# weird dude in berkeley owns 3 houses



## nobo (Oct 11, 2008)

i just had a meeting with this weird old hippie kinda guy who owns an amazing lot in south berkeley. theres 2 one bedroom apartments and a giant 6 bedroom house in the back and a small 2 bedroom cottage on the side. he wants to start an "intentional" community within the next month or so. so heres the ups and downs. the downs are: the houses are all pretty wrecked. not much structural damage from what i saw when i walked around, but the roof on the big house definately needs some tarring or new shingles. the dude is cool. but kinda off. he sad he bought the houses for a hippie group (cult) in the late 80's and when the group disbanded he was stuck with these houses. so hes been living there...pretty much alone for the past three years. i guess he tried renting it out before that and it didnt go so well. 
here are the ups: the place is fucking amazing. theres at least a quarter acre fruit orchard in the backyard, with a geodesic dome and a well. i mean the wells dried up, but whatever, its a well! the best part is is that he wants to make it so that if people help him gut the house and make it liveable for a bunch of people he will let you live there indefinately rent free. and if you even just help for a day youll get infinite crashing status.
so yea thats about it. i guess pm me for more information. i hope im not just talking this up and it falls through, but it seems pretty cool.
oh and its strange because theres at least 50 bikes strewn about the property, tandems too. so i had this hunch that he was kidnapping hipsters and punks and eating them, but still....FREE RENT!


----------



## BrokeWhiteBoy (Oct 12, 2008)

NO WAY! I gotta meet this dude!

PMing you now.


----------



## Bendixontherails (Oct 12, 2008)

this kinda shit happens. 

I lived in a house for 4 months, averaging10-15 people living on the property at any given time, and all we had to do was help the owner build a fence around the yard and repair the broken windows and doors. we pitched our stamp together and everybody stayed fed, and that's where I first really learned to make whisky.he got his housed fixed up for just material cost and tons of kids got a place to live for the winter.


----------



## llamer (Oct 23, 2008)

sounds bizarre. what street is this on? makes me think of the co-op Fort Awesome, which has both a large plantation of fruit trees and a geodesic dome in the back yard.


----------



## rebequah (Oct 28, 2008)

How do I get there?
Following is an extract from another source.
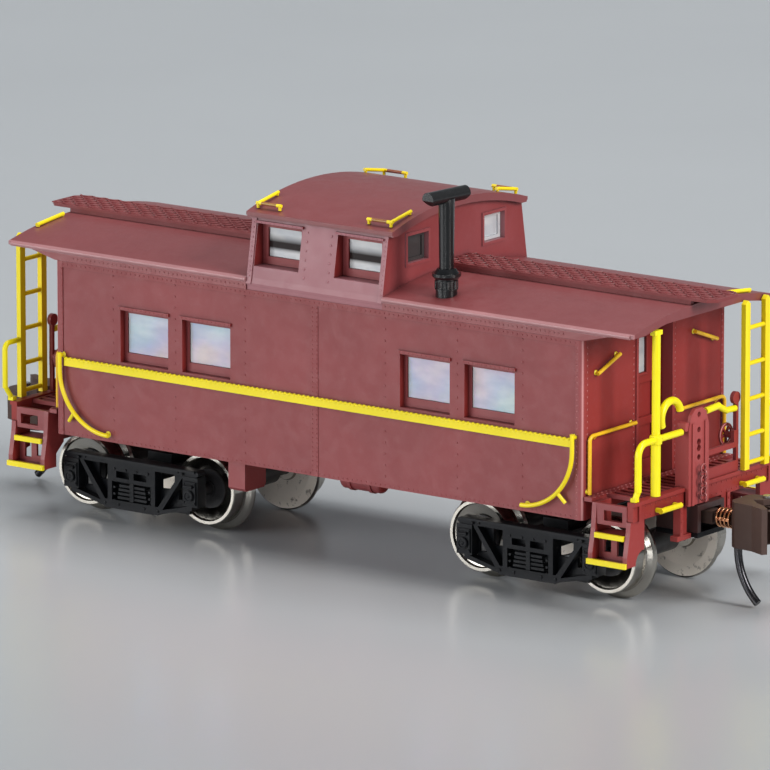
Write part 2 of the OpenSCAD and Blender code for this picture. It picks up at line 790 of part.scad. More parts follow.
// Screw on which each truck swings.
module truck_screws() {
    color(steel)
        both_ends()
            translate([truck_x, 0, 0])
                difference() {
                    union() {
                        cylinder_z(3, 8.6, kingpin_radius);
                        cylinder_z(2.55, 3.2, 1.25);
                    }
                    translate([-2, -0.15, 2]) cube([4, 0.3, 0.8]);
                }
}

// Draft box of each coupler, open at the mouth and on its underside.
module coupler_boxes() {
    color(maroon)
        both_ends()
            difference() {
                span([25, -1.65, 5.0], [28.6, 1.65, floor_bottom - fit_gap]);
                span([25.3, -1.25, 4.5], [30, 1.25, coupler_height + 0.55]);
                translate([coupler_pivot, 0, 0]) cylinder_z(4, 9, 0.42);
            }
}

// Lid under each draft box, with the post on which the coupler swings.
module coupler_lids() {
    color(black)
        both_ends()
            difference() {
                union() {
                    span([25, -1.65, 4.62], [28.6, 1.65, 4.98]);
                    translate([coupler_pivot, 0, 0]) cylinder_z(4.7, coupler_height + 0.53, 0.6);
                }
                translate([coupler_pivot, 0, 0]) cylinder_z(4, 9, 0.4);
            }
}

// Screw holding each lid and box to the underframe.
module coupler_screws() {
    color(steel)
        both_ends()
            translate([coupler_pivot, 0, 0])
                difference() {
                    union() {
                        cylinder_z(4.4, 7.9, 0.38);
                        cylinder_z(4.2, 4.58, 0.8);
                    }
                    translate([-1, -0.11, 4]) cube([2, 0.22, 0.4]);
                }
}

// Truck side frame of one side, drawn about the truck's centre.
module side_frame() {
    difference() {
        union() {
            translate([0, frame_face, 0]) rotate([90, 0, 0]) linear_extrude(frame_face - frame_back) {
                polygon([[-5.9, 4.5], [5.9, 4.5], [6.2, 4.65], [6.2, 4.85], [5.9, 5], [-5.9, 5],
                         [-6.2, 4.85], [-6.2, 4.65]]);
                polygon([[-2.9, 1.85], [2.9, 1.85], [2.9, 1.45], [2.4, 1.2], [-2.4, 1.2], [-2.9, 1.45]]);
                for (s = [-1, 1]) {
                    polygon([[s * 4.9, 4.6], [s * 4.5, 4.6], [s * 2.35, 1.7], [s * 2.8, 1.6]]);
                    translate([s * 2 - 0.2, 1.7]) square([0.4, 2.9]);
                    polygon([[s * 2.7, 1.35], [s * 5.6, 2], [s * 5.6, 2.35], [s * 2.7, 1.65]]);
                }
                difference() {
                    translate([-1.9, 3.25]) square([3.8, 1.3]);
                    for (x = [-1.4, 0.2]) translate([x, 3.55]) square([1.2, 0.5]);
                }
            }
            difference() {
                span([-4.9, frame_back, 1.5], [4.9, frame_back + 0.22, 4.6]);
                for (s = [-1, 1]) {
                    translate([s * 2.9, frame_back, 3.775]) cube([1.2, 2, 1.35], center = true);
                    translate([s * 4.3, frame_back, 2.95]) cube([0.8, 2, 0.9], center = true);
                }
            }
            for (s = [-1, 1]) {
                span([s * axle_x - 0.68, frame_back, 2.3], [s * axle_x + 0.68, frame_face + 0.1, 4.52]);
                span([s * axle_x - 0.56, frame_back, 2.45], [s * axle_x + 0.56, frame_face + 0.22, 4.2]);
                translate([s * axle_x, frame_face, 3.15]) rotate([-90, 0, 0]) cylinder(r = 0.42, h = 0.34);
                span([s * axle_x - 0.3, frame_face, 3.72], [s * axle_x + 0.3, frame_face + 0.34, 3.98]);
            }
            span([-5.9, frame_face - 0.05, 4.83], [5.9, frame_face + 0.12, 4.98]);
        }
        for (s = [-1, 1])
            translate([s * axle_x, frame_back - 0.01, flange_radius]) rotate([-90, 0, 0]) {
                cylinder(r = 0.45 + running_fit, h = 0.2);
                translate([0, 0, 0.19]) cylinder(r1 = 0.45 + running_fit, r2 = running_fit, h = 0.45);
            }
    }
}

// Both side frames of the truck at x.
module truck_frames(x) {
    color(black) translate([x, 0, 0]) both_sides() side_frame();
}

// Bolster of the truck at x, with its centre plate, pivot hole and brake beams.
module truck_bolster(x) {
    color(black)
        translate([x, 0, 0])
            difference() {
                union() {
                    span([-1.5, -frame_back + fit_gap, 3.45], [1.5, frame_back - fit_gap, 4.35]);
                    cylinder_z(3.45, bolster_top, 1.85);
                    span([-1.1, -4, 4.3], [1.1, 4, 5]);
                }
                cylinder_z(2, 8, kingpin_radius + running_fit);
            }
}

// Stacked leaf springs under the bolster ends of the truck at x.
module leaf_springs(x) {
    color(black)
        translate([x, 0, 0])
            both_sides() {
                for (i = [0 : 3])
                    span([-1.35 + 0.06 * i, 6.75, 1.97 + 0.3 * i],
                         [1.35 - 0.06 * i, frame_face - 0.08, 2.15 + 0.3 * i]);
                span([-0.18, 6.74, 1.88], [0.18, frame_face - 0.02, 3.23]);
            }
}

// Profile of one wheel from axle outward; x is radius and y is distance from the car's centre line.
module wheel_profile() {
    polygon([[0.62, wheel_back + 0.1], [1, wheel_back + 0.1],
             [1.1, wheel_back + 0.3], [1.5, wheel_back + 0.2],
             [2.4, wheel_back], [flange_radius - 0.12, wheel_back], [flange_radius, wheel_back + 0.14],
             [flange_radius, wheel_back + 0.3], [flange_radius - 0.16, wheel_back + 0.46],
             [tread_radius + 0.1, wheel_back + 0.62], [tread_radius + 0.04, wheel_back + 0.8],
             [tread_radius, wheel_face - 0.08], [tread_radius - 0.07, wheel_face], [2.38, wheel_face],
             [2.3, wheel_face - 0.2], [1.5, wheel_face - 0.48], [1.5, wheel_face - 0.72],
             [0.62, wheel_face - 0.72]]);
}

// The two wheels of the axle at x.
module wheels(x) {
    color(nickel)
        translate([x, 0, flange_radius])
            both_sides() rotate([-90, 0, 0]) rotate_extrude($fn = 96) wheel_profile();
}

// Pointed axle at x, with a hub disc in the face of each wheel.
module axle(x) {
    tip = 7;
    color(black)
        translate([x, 0, flange_radius])
            both_sides() rotate([-90, 0, 0]) {
                translate([0, 0, -0.01]) cylinder(r = 0.6, h = wheel_face - 0.3);
                translate([0, 0, wheel_face - 0.7]) cylinder(r = 1.46, h = 0.3);
                cylinder(r = 0.45, h = tip - 0.42);
                translate([0, 0, tip - 0.43]) cylinder(r1 = 0.45, r2 = 0.03, h = 0.43);
                cylinder(r = 0.95, h = 2.2);
            }
}

// Coupler head and shank, pointing along +X.
module coupler_shank_solid() {
    low = coupler_height - 0.5;
    high = coupler_height + 0.45;
    head_low = coupler_height - 1.65;
    head_high = coupler_height + 1.65;
    difference() {
        union() {
            translate([coupler_pivot, 0, 0]) cylinder_z(low, high, 1.05);
            span([coupler_pivot, -0.55, low], [29.1, 0.55, high]);
            span([29, -0.36, coupler_height - 0.36], [31.4, 0.36, coupler_height + 0.36]);
            translate([0, 0, head_low]) linear_extrude(head_high - head_low)
                polygon([[31.1, -0.9], [31.3, -1.3], [31.7, -1.6],
                         [33.3, -1.75], [34.5, -2.25], [34.75, -1.9],
                         [33.9, -1.15], [33.05, -0.75], [32.55, -0.3], [32.1, 0.1], [32.1, 1.55], [31.5, 1.4],
                         [31.1, 1]]);
            for (z = [head_low, head_high - 0.42])
                translate([0, 0, z]) linear_extrude(0.42)
                    polygon([[31.9, -0.4], [32.9, 0.3], [33.2, 0.9],
                             [33.05, 1.5], [32.6, 1.75], [31.9, 1.52]]);
        }
        translate([coupler_pivot, 0, 0]) cylinder_z(0, 9, 0.6 + running_fit);
        translate([knuckle_pivot, 1.1, 0]) cylinder_z(0, 9, 0.22);
        translate([31.55, -0.85, 0]) cylinder_z(0, coupler_height - 0.3, 0.33);
    }
}

// Pivoting knuckle of a coupler, pointing along +X.
module knuckle_solid() {
    low = coupler_height - 1.15;
    high = coupler_height + 1.15;
    difference() {
        translate([0, 0, low]) linear_extrude(high - low)
            polygon([[32.3, 0.85], [32.55, 0.62], [33.0, 0.45], [33.75, 0.3], [33.75, -0.35], [33.95, -0.7],
                     [34.35, -0.75], [34.75, -0.4], [34.85, 0.4], [34.5, 1.15], [33.6, 1.55], [32.75, 1.52],
                     [32.35, 1.3]]);
        translate([knuckle_pivot, 1.1, 0]) cylinder_z(0, 9, 0.22);
    }
}

// Pin through the head on which the knuckle turns.
module knuckle_pin_solid() {
    translate([knuckle_pivot, 1.1, 0]) {
        cylinder_z(coupler_height - 1.62, coupler_height + 1.75, 0.22 - running_fit / 1.2);
        cylinder_z(coupler_height + 1.66, coupler_height + 1.82, 0.36);
    }
}

// Curved trip pin hanging from a coupler head.
module trip_pin_solid() {
    d = 0.6;
    r = 5;
    sweep = 49;
    translate([31.55, -0.85, 0]) {
        cylinder_z(4.15, coupler_height - 0.35, d / 2);
        translate([r, 0, 4.16])
            rotate([90, 0, 0])
                rotate([0, 0, 180])
                    rotate_extrude(angle = sweep, $fn = 72) translate([r, 0]) circle(d = d * 0.98, $fn = 20);
    }
}

// Coil spring round the coupler shank, as a stack of rings.
module centring_spring_solid() {
    for (i = [0 : 3])
        translate([29.5 + 0.34 * i, 0, coupler_height])
            rotate([0, 90, 0]) rotate_extrude($fn = 40) translate([0.63, 0]) circle(r = 0.09, $fn = 16);
    span([29.42, -0.62, coupler_height - 0.12], [30.6, -0.42, coupler_height + 0.12]);
}

module coupler_a() {
    color(brown) coupler_shank_solid();
}

module knuckle_a() {
    color(brown) knuckle_solid();
}

module knuckle_pin_a() {
    color(steel) knuckle_pin_solid();
}

module trip_pin_a() {
    color(black) trip_pin_solid();
}

module centring_spring_a() {
    color(copper) centring_spring_solid();
}

module coupler_b() {
    rotate([0, 0, 180]) coupler_a();
}

module knuckle_b() {
    rotate([0, 0, 180]) knuckle_a();
}

module knuckle_pin_b() {
    rotate([0, 0, 180]) knuckle_pin_a();
}

module trip_pin_b() {
    rotate([0, 0, 180]) trip_pin_a();
}

module centring_spring_b() {
    rotate([0, 0, 180]) centring_spring_a();
}

body_shell();
roof_panels();
walkways();
cupola_shell();
cupola_roof();
window_sashes();
glazing();
end_doors();
belt_rails();
side_grabs();
end_grabs();
roof_grabs();
cupola_grabs();
smoke_jack();
underframe();
ballast();
tool_box();
air_tank();
brake_cylinder();
platforms();
end_sills();
steps();
step_edges();
ladders();
roof_posts();
end_rails();
gate_rails();
brake_columns();
brake_chains();
gates();
brake_wheels();
sill_grabs();
truck_screws();
coupler_boxes();
coupler_lids();
coupler_screws();
truck_frames(truck_x);  // frames_a
truck_bolster(truck_x);  // bolster_a
leaf_springs(truck_x);  // springs_a
wheels(truck_x + axle_x);  // wheels_a1
axle(truck_x + axle_x);  // axle_a1
wheels(truck_x - axle_x);  // wheels_a2
axle(truck_x - axle_x);  // axle_a2
truck_frames(-truck_x);  // frames_b
truck_bolster(-truck_x);  // bolster_b
leaf_springs(-truck_x);  // springs_b
wheels(-truck_x - axle_x);  // wheels_b1
axle(-truck_x - axle_x);  // axle_b1
wheels(-truck_x + axle_x);  // wheels_b2
axle(-truck_x + axle_x);  // axle_b2
coupler_a();
centring_spring_a();
trip_pin_a();
knuckle_a();
knuckle_pin_a();
coupler_b();
centring_spring_b();
trip_pin_b();
knuckle_b();
knuckle_pin_b();
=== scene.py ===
# Looks of the model caboose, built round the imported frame. Metres, in the row's frame.
import json
import math

import bmesh
import bpy
from mathutils import Matrix, Vector


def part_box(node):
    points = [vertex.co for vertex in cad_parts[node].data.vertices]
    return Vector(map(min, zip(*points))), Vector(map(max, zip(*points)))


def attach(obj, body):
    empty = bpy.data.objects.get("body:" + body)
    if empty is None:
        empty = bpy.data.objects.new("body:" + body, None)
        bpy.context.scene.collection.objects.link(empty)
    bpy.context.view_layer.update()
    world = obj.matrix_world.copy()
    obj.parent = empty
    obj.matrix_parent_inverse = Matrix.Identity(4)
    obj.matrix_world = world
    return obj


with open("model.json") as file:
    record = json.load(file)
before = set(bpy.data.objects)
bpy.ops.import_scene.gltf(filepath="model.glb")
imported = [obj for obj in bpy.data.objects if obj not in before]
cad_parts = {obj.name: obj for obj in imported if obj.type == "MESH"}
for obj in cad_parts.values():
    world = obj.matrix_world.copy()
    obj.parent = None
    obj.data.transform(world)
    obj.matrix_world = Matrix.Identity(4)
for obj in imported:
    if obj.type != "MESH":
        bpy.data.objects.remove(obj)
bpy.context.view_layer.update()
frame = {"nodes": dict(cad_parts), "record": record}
nodes = frame["nodes"]
MM = 0.001


# ---------------------------------------------------------------- camera and light
def add_camera():
    cam = bpy.data.objects.new("camera", bpy.data.cameras.new("camera"))
    bpy.context.collection.objects.link(cam)
    back = Vector((0.5809, -0.7852, 0.2144))
    cam.location = Vector((0.41032, -0.55305, 0.16342))
    cam.rotation_mode = "QUATERNION"
    cam.rotation_quaternion = back.to_track_quat("Z", "Y")
    cam.data.sensor_width = 36
    cam.data.lens = 453.97
    cam.data.shift_x = -0.0201
    cam.data.shift_y = -0.0094
    cam.data.clip_start = 0.01
    cam.data.clip_end = 20
    bpy.context.scene.camera = cam


def add_light(name, pos, target, size, power, color=(1, 1, 1)):
    data = bpy.data.lights.new(name, "AREA")
    data.shape = "RECTANGLE"
    data.size, data.size_y = size
    data.energy = power
    data.color = color
    o = bpy.data.objects.new(name, data)
    o.location = pos
    o.rotation_mode = "QUATERNION"
    o.rotation_quaternion = (Vector(pos) - Vector(target)).to_track_quat("Z", "Y")
    bpy.context.collection.objects.link(o)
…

Are there other people working or is it a go and begin the work kind of situation?


----------



## nobo (Oct 28, 2008)

fell thru. haha. house was sold. my bad, just got too excited. ill post more if there are any updates!


----------



## dirty_feet (Oct 29, 2008)

Well - thanks for the update at any rate. Way to look out dude!


----------



## bikegeek666 (Nov 4, 2008)

hmm, someone was telling me about this thing as well, just a week or so ago. if it's the same person i'm thinking of, it's someone who lived at hellarity and got hit by a bus a while ago and got a large settlement from the city that he used to buy some houses around town...so they're not squats, but they're fixer uppers and free rent is possible. oh, also, the "crazy" thing, i've heard he got some brain damage after the accident. 

of course, i've only heard rumors, but the different people who've told me these things are all telling the same stories, so i believe it. 

not sure how to get ahold of the guy or anything, but i'm pretty sure he's got a bunch of houses around that he's doing this with.


----------